Many of the featured projects are built – including a Lyttelton studio by Michael O’Sullivan of Bull O’Sullivan Architecture (right) – while some are conceptual. Whether real or imagined, says curator Charles Walker, “they’re all stories about this place”.

 

As we walk through gallery one, the 20 brilliant white, cloud-like forms of Future Islands are laid out under moon-like spotlights, waiting to be hung from the room’s black-steel ceiling lattice. In Venice last year, the exhibition fascinated thousands of visitors during a six-month run in a renaissance Venice palazzo. If not for Objectspace’s interest in architecture, it’s likely the exhibition, a survey of the possibilities of New Zealand architecture, would have been out of reach to Auckland (it’s also getting a run at Wellington’s Adam Art Gallery later in the year), and that would have been a great, ironic shame.

 

New Zealand has a “lack of a cultural language for understanding design and architecture”, Paton notes. “I think – I absolutely hope – that Objectspace will play a role in reframing the way architecture and design are perceived.”

 


What’s on at Objectspace

 

In Praise of Volcanoes: Contemporary jeweller Warwick Freeman plays with “volcanic aesthetics” with this exhibition in the Objectspace courtyard.

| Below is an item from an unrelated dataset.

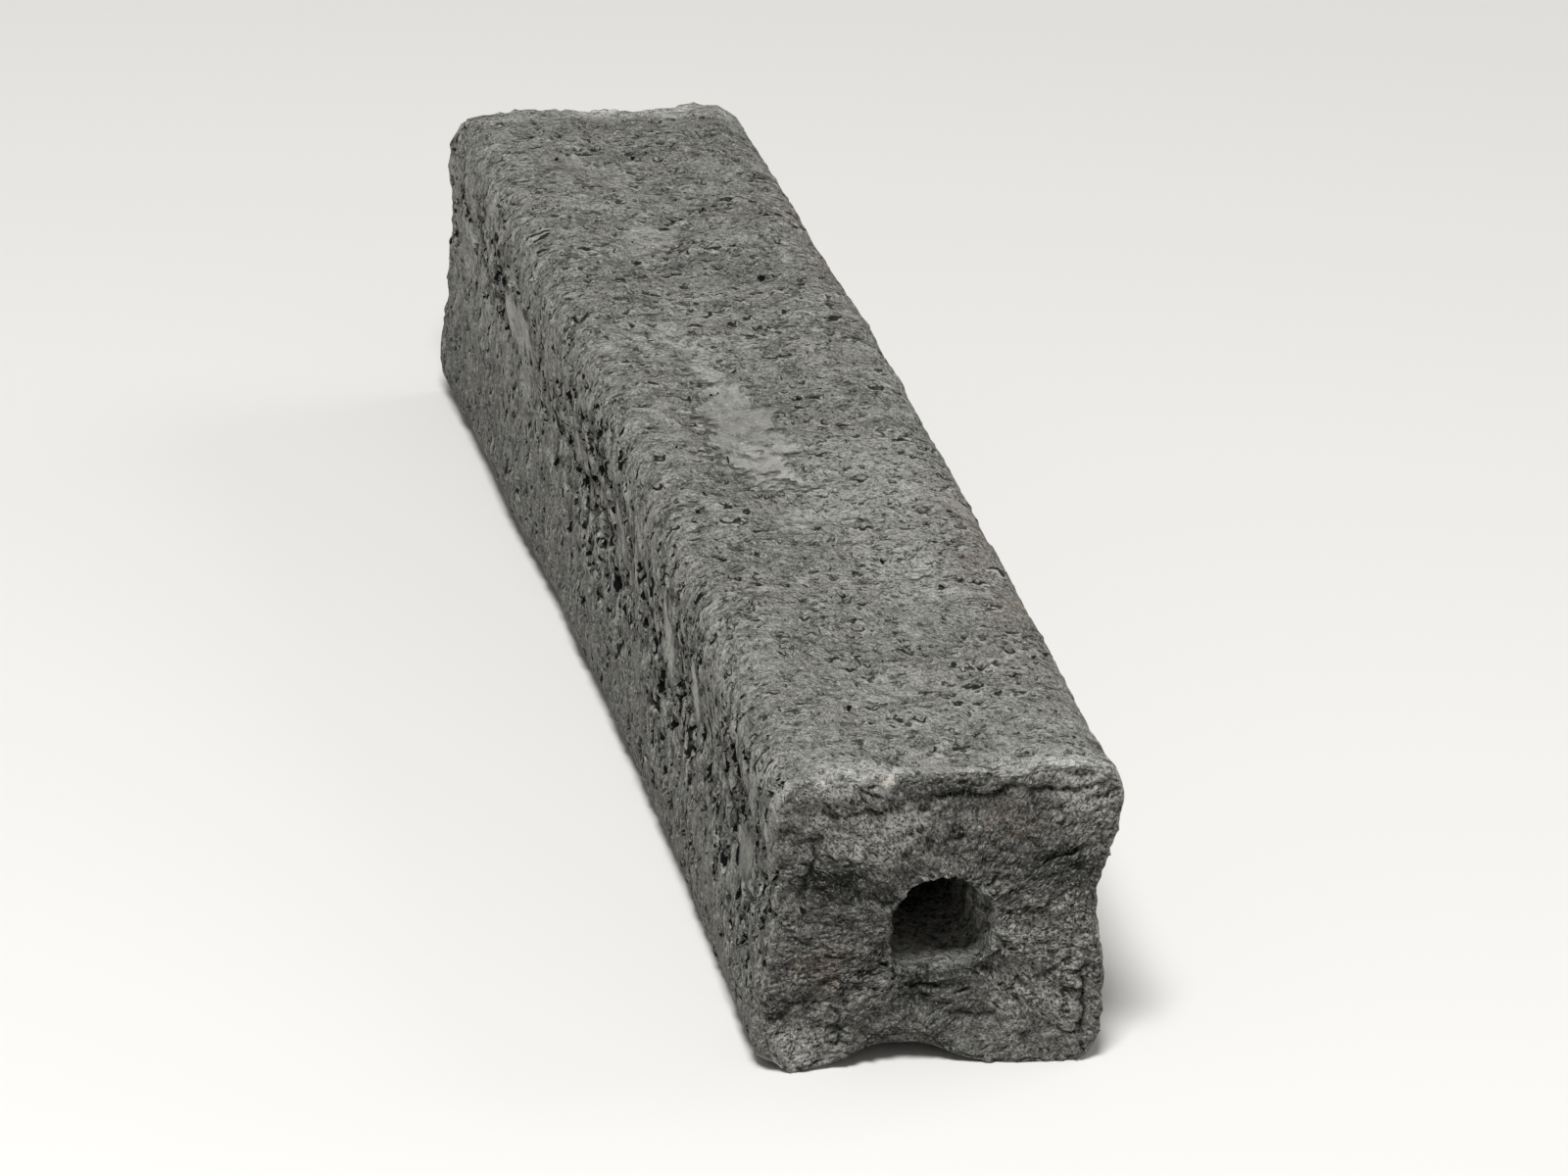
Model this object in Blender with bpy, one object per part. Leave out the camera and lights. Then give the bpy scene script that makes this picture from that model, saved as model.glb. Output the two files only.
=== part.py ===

Untitled: Objectspace has also made showcasing graphic design part of its mission. In this installation, Klim Type Foundry and Alt Group team up to create two new fonts (both named ‘Untitled’) presented on ‘untitled’ artworks.

Midway: A Global Books project (opens 30 Sep): An exhibition featuring one of 12 books handmade as part of a collaboration between American poet John Yau and New Zealand visual artist Kathy Barry.

Kahoa Kakala (opens 17 Nov): Artist Sione Monu builds on his experimental work with the Tongan fine art of flower designing.